◆ **Data lines**:
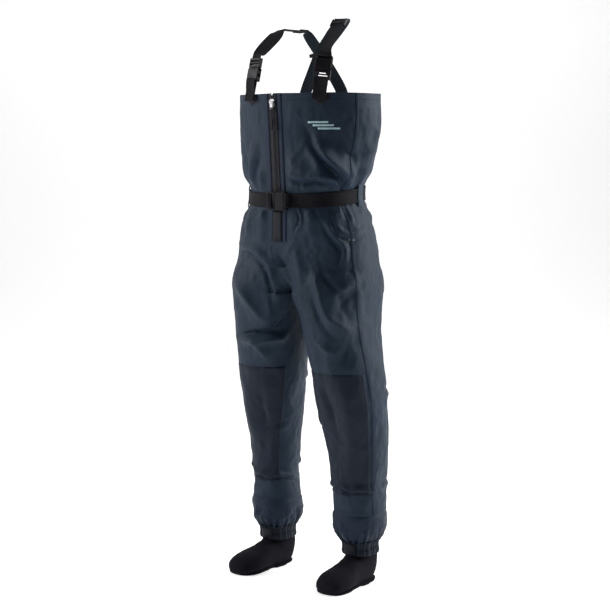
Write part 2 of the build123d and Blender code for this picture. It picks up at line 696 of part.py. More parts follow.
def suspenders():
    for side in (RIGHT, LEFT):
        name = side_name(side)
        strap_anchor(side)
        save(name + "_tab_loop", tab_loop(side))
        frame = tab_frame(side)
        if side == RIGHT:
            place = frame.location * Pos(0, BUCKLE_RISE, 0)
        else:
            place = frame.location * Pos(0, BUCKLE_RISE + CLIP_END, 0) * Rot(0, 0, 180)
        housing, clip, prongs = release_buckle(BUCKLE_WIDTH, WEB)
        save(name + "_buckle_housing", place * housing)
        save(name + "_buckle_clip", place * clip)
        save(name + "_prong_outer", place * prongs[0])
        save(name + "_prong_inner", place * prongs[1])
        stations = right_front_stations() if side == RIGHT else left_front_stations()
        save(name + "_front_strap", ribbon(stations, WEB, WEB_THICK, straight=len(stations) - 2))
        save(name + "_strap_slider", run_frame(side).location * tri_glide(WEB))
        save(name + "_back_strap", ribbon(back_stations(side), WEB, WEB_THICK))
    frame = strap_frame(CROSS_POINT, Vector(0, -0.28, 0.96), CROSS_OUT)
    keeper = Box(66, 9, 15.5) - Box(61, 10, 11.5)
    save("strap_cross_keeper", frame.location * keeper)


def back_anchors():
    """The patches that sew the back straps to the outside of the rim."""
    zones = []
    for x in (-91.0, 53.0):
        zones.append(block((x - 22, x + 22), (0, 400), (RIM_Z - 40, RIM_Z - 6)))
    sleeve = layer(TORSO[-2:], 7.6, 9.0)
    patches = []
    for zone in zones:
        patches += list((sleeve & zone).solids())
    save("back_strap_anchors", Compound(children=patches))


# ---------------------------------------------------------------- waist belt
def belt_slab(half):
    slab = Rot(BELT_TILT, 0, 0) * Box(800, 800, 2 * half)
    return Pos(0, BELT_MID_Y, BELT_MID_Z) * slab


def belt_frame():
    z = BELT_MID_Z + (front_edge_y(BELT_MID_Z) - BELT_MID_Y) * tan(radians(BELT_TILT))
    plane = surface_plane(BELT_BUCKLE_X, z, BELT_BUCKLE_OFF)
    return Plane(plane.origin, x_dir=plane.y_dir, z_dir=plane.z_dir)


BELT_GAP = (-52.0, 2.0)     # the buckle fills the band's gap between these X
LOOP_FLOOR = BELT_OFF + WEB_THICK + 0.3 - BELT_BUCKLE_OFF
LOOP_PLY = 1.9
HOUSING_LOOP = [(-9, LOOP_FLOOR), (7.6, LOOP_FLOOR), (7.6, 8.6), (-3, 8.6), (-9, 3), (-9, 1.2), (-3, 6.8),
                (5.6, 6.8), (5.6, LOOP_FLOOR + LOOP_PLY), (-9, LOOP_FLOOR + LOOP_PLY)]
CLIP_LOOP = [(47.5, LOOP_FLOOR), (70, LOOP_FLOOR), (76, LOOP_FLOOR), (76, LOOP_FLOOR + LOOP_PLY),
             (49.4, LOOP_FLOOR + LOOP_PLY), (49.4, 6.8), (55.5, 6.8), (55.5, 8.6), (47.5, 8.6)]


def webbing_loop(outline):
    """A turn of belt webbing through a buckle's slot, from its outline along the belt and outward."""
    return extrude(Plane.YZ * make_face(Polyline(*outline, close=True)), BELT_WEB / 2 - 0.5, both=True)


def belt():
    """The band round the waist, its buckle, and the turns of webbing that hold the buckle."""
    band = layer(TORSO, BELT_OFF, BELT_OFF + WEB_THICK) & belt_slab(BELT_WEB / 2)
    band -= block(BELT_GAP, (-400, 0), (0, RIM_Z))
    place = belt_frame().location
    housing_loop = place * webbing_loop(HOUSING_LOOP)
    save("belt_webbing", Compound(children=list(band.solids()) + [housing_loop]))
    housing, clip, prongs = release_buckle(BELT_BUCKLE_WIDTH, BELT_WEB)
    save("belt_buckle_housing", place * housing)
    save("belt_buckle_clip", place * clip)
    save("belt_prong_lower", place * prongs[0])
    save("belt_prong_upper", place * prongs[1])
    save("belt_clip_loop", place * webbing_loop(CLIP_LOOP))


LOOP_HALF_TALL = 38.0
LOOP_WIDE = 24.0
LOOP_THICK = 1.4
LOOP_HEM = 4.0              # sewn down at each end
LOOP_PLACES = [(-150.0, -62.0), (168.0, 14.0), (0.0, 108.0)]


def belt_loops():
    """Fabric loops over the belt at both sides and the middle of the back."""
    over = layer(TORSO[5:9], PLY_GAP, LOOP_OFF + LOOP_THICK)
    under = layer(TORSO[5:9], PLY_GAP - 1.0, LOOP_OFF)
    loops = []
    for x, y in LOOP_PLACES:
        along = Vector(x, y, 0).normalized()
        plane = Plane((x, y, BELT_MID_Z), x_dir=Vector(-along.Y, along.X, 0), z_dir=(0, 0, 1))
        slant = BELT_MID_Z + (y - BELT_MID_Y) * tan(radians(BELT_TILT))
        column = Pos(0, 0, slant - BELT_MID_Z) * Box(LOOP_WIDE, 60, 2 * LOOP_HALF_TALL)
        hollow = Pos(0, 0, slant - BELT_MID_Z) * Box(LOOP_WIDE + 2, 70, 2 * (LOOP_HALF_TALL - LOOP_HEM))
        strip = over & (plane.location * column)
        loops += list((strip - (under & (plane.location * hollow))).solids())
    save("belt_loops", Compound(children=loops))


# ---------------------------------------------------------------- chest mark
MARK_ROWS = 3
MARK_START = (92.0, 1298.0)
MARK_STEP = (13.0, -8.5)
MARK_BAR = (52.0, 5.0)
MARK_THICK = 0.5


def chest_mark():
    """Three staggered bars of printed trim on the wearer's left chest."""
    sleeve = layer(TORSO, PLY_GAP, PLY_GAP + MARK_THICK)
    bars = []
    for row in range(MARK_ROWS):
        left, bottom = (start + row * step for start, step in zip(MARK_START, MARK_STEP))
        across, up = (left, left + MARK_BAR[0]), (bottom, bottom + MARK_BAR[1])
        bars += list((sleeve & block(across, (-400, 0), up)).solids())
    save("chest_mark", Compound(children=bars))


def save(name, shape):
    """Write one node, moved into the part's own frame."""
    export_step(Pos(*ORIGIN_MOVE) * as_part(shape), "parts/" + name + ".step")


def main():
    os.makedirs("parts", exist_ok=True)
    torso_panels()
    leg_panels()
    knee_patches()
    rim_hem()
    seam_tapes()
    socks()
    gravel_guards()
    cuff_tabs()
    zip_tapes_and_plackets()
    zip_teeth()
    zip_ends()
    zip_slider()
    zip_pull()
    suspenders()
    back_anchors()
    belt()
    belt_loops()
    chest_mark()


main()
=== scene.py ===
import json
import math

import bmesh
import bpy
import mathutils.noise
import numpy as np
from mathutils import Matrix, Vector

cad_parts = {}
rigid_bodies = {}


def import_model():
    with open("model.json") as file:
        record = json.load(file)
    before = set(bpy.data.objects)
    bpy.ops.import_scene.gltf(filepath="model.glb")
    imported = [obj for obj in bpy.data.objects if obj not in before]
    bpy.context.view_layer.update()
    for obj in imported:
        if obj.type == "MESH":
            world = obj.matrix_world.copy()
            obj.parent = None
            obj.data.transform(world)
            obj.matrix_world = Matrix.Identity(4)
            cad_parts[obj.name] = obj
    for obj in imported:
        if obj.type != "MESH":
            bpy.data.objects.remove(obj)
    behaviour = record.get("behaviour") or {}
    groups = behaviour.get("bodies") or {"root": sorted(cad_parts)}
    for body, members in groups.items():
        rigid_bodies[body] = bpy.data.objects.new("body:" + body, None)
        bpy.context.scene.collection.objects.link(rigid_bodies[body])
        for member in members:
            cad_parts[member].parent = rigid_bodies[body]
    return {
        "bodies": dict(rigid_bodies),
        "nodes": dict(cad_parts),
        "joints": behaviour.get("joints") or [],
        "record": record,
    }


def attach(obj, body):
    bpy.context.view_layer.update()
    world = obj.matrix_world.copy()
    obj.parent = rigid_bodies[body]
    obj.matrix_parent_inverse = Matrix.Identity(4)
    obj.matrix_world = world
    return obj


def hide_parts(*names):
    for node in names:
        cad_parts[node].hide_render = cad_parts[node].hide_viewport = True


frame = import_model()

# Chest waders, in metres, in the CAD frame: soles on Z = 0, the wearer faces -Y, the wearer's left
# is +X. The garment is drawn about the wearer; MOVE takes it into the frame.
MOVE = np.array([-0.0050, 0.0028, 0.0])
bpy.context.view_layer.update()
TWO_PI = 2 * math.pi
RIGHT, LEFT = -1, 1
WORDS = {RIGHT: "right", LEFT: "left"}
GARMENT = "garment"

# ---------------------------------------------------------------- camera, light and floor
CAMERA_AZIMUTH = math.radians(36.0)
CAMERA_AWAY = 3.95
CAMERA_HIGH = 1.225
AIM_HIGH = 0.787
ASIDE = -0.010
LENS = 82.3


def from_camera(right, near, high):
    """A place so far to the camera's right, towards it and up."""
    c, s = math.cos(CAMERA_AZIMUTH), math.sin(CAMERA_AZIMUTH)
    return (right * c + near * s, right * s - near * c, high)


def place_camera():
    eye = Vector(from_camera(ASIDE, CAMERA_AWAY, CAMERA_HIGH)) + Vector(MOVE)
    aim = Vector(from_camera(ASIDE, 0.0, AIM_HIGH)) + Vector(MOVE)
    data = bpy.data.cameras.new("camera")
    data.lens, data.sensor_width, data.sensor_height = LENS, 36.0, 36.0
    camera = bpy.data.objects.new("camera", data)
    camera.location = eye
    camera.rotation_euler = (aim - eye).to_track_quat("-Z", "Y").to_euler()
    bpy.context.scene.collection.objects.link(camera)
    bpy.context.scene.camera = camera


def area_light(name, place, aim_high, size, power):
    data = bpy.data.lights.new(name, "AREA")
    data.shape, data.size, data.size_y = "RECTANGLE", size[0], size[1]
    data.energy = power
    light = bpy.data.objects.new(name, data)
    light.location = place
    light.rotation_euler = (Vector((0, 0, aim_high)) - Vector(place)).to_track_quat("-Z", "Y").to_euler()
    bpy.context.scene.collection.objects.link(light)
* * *
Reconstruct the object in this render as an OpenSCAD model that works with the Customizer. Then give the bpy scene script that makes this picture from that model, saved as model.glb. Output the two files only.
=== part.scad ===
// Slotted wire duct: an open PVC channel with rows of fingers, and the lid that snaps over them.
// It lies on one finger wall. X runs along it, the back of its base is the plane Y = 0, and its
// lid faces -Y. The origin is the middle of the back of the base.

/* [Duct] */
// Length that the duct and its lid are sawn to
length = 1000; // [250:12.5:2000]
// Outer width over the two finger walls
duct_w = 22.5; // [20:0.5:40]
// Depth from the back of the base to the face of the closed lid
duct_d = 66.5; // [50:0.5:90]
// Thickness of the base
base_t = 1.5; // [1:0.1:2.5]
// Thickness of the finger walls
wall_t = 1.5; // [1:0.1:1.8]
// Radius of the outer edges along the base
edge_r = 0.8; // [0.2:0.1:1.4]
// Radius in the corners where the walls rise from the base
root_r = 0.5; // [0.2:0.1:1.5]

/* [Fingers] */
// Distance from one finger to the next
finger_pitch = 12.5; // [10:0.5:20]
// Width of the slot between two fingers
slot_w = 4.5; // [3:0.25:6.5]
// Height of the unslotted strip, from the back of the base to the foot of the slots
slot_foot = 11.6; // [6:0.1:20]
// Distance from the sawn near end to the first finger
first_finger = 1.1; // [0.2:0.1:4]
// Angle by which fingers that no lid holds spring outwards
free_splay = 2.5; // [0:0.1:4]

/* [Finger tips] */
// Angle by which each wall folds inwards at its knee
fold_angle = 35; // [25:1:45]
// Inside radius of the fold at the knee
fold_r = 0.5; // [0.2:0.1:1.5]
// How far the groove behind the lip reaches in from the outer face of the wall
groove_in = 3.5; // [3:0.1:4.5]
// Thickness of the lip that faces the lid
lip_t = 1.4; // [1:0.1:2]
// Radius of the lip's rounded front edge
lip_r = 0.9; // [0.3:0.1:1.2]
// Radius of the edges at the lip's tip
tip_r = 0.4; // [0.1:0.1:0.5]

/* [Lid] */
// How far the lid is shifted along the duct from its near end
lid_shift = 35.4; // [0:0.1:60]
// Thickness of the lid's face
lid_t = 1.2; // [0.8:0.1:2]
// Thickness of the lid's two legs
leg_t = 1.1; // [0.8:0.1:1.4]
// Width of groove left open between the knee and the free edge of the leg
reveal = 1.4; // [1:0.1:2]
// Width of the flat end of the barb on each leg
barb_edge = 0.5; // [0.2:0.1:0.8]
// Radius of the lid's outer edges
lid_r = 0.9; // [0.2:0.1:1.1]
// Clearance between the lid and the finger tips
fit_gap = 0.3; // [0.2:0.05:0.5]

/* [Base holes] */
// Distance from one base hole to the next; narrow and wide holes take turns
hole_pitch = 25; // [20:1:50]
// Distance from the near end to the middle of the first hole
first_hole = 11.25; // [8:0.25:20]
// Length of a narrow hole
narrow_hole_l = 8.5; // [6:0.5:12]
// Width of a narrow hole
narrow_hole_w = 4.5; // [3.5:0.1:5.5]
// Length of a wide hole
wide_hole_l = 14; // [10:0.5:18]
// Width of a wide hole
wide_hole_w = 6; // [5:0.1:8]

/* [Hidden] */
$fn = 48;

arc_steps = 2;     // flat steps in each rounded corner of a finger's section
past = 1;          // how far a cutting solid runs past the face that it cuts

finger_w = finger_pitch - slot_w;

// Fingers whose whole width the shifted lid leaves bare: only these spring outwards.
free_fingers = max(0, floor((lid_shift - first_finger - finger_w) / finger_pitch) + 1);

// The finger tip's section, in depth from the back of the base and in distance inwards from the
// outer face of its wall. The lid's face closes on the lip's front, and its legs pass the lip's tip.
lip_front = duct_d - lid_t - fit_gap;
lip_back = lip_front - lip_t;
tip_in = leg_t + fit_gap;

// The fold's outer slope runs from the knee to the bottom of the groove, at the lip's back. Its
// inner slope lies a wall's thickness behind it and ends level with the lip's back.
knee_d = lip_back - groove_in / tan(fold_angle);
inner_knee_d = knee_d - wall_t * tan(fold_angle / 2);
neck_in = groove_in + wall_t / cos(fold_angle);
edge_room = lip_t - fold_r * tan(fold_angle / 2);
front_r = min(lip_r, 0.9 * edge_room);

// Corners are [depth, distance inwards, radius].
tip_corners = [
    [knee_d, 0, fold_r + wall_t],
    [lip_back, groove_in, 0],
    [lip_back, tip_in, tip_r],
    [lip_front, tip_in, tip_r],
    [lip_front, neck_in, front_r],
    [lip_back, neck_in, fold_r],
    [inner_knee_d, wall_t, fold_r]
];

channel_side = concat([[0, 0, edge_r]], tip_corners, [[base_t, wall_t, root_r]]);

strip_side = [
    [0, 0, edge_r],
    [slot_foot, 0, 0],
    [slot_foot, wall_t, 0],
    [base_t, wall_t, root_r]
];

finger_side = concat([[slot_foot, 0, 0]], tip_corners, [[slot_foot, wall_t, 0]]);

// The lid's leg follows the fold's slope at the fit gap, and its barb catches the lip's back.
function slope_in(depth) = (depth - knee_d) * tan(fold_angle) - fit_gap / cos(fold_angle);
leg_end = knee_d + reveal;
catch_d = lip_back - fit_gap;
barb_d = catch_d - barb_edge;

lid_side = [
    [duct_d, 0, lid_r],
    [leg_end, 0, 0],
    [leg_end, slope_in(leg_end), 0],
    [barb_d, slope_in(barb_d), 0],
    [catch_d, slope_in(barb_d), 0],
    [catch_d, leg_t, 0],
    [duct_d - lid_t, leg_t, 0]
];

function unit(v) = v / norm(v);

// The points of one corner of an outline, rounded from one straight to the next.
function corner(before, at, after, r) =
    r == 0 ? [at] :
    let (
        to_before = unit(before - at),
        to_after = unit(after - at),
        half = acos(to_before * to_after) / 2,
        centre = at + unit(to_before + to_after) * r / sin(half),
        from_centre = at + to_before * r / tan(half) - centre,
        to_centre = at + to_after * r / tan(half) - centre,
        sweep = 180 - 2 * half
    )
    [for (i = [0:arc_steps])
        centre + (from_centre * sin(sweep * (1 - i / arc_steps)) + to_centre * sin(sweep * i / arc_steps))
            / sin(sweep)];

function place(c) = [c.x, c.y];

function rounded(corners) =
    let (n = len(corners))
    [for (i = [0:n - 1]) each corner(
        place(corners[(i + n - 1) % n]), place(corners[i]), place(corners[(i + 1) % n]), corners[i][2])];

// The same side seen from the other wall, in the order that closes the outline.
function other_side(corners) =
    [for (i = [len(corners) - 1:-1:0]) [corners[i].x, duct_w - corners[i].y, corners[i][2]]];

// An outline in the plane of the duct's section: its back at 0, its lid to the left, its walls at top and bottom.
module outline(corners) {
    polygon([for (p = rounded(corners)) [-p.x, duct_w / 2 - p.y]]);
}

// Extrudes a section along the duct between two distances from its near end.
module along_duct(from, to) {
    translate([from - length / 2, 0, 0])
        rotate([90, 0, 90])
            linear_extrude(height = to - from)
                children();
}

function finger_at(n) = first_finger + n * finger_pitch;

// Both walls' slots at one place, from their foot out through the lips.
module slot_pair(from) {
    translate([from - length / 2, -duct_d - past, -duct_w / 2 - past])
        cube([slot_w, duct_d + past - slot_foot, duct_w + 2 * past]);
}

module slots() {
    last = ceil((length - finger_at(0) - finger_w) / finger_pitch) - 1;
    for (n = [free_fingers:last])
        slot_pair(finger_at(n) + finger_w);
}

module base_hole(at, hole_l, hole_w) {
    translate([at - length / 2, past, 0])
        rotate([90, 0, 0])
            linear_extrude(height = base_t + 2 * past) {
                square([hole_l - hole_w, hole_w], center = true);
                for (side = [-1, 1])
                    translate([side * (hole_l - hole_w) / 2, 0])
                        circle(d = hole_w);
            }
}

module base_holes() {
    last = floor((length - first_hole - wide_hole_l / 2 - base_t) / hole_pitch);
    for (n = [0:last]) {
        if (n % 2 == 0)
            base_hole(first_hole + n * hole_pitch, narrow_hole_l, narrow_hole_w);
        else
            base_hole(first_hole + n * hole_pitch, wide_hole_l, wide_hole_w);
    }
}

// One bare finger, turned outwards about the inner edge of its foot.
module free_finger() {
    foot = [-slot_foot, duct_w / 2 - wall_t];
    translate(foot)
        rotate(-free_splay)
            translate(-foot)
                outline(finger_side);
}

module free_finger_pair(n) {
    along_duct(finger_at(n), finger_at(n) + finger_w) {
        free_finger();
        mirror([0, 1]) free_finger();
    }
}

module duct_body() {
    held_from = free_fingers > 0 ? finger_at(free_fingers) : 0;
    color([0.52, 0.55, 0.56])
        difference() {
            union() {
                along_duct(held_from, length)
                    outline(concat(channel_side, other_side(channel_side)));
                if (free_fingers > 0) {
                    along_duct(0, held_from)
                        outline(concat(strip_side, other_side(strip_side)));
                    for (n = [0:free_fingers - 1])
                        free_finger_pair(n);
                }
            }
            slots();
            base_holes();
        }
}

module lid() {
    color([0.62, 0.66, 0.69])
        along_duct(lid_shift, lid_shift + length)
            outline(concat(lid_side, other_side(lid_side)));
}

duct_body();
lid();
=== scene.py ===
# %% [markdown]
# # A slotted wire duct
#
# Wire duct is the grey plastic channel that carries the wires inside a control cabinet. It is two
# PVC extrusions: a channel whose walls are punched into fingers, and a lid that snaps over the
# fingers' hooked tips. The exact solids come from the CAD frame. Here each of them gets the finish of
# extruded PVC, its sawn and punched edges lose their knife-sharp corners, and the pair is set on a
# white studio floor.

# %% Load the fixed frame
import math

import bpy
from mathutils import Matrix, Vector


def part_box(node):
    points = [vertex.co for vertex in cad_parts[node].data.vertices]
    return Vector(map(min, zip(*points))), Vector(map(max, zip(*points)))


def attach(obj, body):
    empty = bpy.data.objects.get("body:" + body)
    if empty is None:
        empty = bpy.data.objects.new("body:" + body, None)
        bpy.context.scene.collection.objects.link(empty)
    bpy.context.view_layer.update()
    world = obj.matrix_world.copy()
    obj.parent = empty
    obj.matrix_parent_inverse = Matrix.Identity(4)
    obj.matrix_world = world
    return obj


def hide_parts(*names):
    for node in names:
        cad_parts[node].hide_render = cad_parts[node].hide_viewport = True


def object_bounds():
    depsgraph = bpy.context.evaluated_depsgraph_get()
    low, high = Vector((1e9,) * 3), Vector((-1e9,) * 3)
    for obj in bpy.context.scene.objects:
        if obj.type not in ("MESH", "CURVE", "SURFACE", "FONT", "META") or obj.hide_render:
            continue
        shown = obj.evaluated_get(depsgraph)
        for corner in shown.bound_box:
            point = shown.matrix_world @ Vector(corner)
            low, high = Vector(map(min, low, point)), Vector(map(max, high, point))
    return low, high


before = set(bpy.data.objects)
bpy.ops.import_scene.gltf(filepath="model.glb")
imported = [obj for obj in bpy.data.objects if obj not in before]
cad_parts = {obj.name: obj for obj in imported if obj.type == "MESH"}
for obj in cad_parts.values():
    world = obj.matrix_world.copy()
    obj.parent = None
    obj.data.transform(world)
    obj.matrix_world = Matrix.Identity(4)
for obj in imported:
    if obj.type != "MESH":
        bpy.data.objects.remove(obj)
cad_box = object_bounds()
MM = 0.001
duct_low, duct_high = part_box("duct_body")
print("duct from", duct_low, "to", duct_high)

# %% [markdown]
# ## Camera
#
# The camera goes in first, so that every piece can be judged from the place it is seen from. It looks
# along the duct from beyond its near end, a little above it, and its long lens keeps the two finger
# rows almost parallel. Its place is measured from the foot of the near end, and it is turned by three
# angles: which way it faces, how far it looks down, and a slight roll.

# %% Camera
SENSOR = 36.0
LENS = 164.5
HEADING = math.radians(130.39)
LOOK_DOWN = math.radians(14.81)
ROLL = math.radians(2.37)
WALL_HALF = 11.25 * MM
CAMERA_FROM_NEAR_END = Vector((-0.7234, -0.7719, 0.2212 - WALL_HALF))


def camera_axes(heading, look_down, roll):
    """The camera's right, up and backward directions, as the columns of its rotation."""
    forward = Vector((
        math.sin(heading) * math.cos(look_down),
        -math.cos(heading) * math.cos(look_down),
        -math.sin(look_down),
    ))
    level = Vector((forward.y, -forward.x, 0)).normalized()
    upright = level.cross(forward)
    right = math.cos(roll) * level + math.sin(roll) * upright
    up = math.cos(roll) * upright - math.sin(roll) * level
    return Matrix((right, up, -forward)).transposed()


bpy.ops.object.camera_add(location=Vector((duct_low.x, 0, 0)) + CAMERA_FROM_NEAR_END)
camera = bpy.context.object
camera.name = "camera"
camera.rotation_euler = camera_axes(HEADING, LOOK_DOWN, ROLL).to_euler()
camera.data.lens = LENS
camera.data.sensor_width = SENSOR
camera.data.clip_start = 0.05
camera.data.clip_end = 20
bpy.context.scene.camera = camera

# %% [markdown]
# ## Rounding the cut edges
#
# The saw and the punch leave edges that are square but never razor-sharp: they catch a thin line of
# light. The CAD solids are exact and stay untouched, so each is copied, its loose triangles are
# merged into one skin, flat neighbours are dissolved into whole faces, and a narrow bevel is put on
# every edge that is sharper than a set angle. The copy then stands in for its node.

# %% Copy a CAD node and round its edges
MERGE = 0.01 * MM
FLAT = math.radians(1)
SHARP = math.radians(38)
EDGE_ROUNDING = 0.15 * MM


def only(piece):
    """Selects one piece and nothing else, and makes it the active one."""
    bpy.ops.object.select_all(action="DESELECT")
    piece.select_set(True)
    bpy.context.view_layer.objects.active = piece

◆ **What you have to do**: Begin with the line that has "along_duct(0, held_from)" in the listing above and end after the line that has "bpy.context.scene.collection.objects.link(empty)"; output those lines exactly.

◆ **Exercise solution**:
                    along_duct(0, held_from)
                        outline(concat(strip_side, other_side(strip_side)));
                    for (n = [0:free_fingers - 1])
                        free_finger_pair(n);
                }
            }
            slots();
            base_holes();
        }
}

module lid() {
    color([0.62, 0.66, 0.69])
        along_duct(lid_shift, lid_shift + length)
            outline(concat(lid_side, other_side(lid_side)));
}

duct_body();
lid();
=== scene.py ===
# %% [markdown]
# # A slotted wire duct
#
# Wire duct is the grey plastic channel that carries the wires inside a control cabinet. It is two
# PVC extrusions: a channel whose walls are punched into fingers, and a lid that snaps over the
# fingers' hooked tips. The exact solids come from the CAD frame. Here each of them gets the finish of
# extruded PVC, its sawn and punched edges lose their knife-sharp corners, and the pair is set on a
# white studio floor.

# %% Load the fixed frame
import math

import bpy
from mathutils import Matrix, Vector


def part_box(node):
    points = [vertex.co for vertex in cad_parts[node].data.vertices]
    return Vector(map(min, zip(*points))), Vector(map(max, zip(*points)))


def attach(obj, body):
    empty = bpy.data.objects.get("body:" + body)
    if empty is None:
        empty = bpy.data.objects.new("body:" + body, None)
        bpy.context.scene.collection.objects.link(empty)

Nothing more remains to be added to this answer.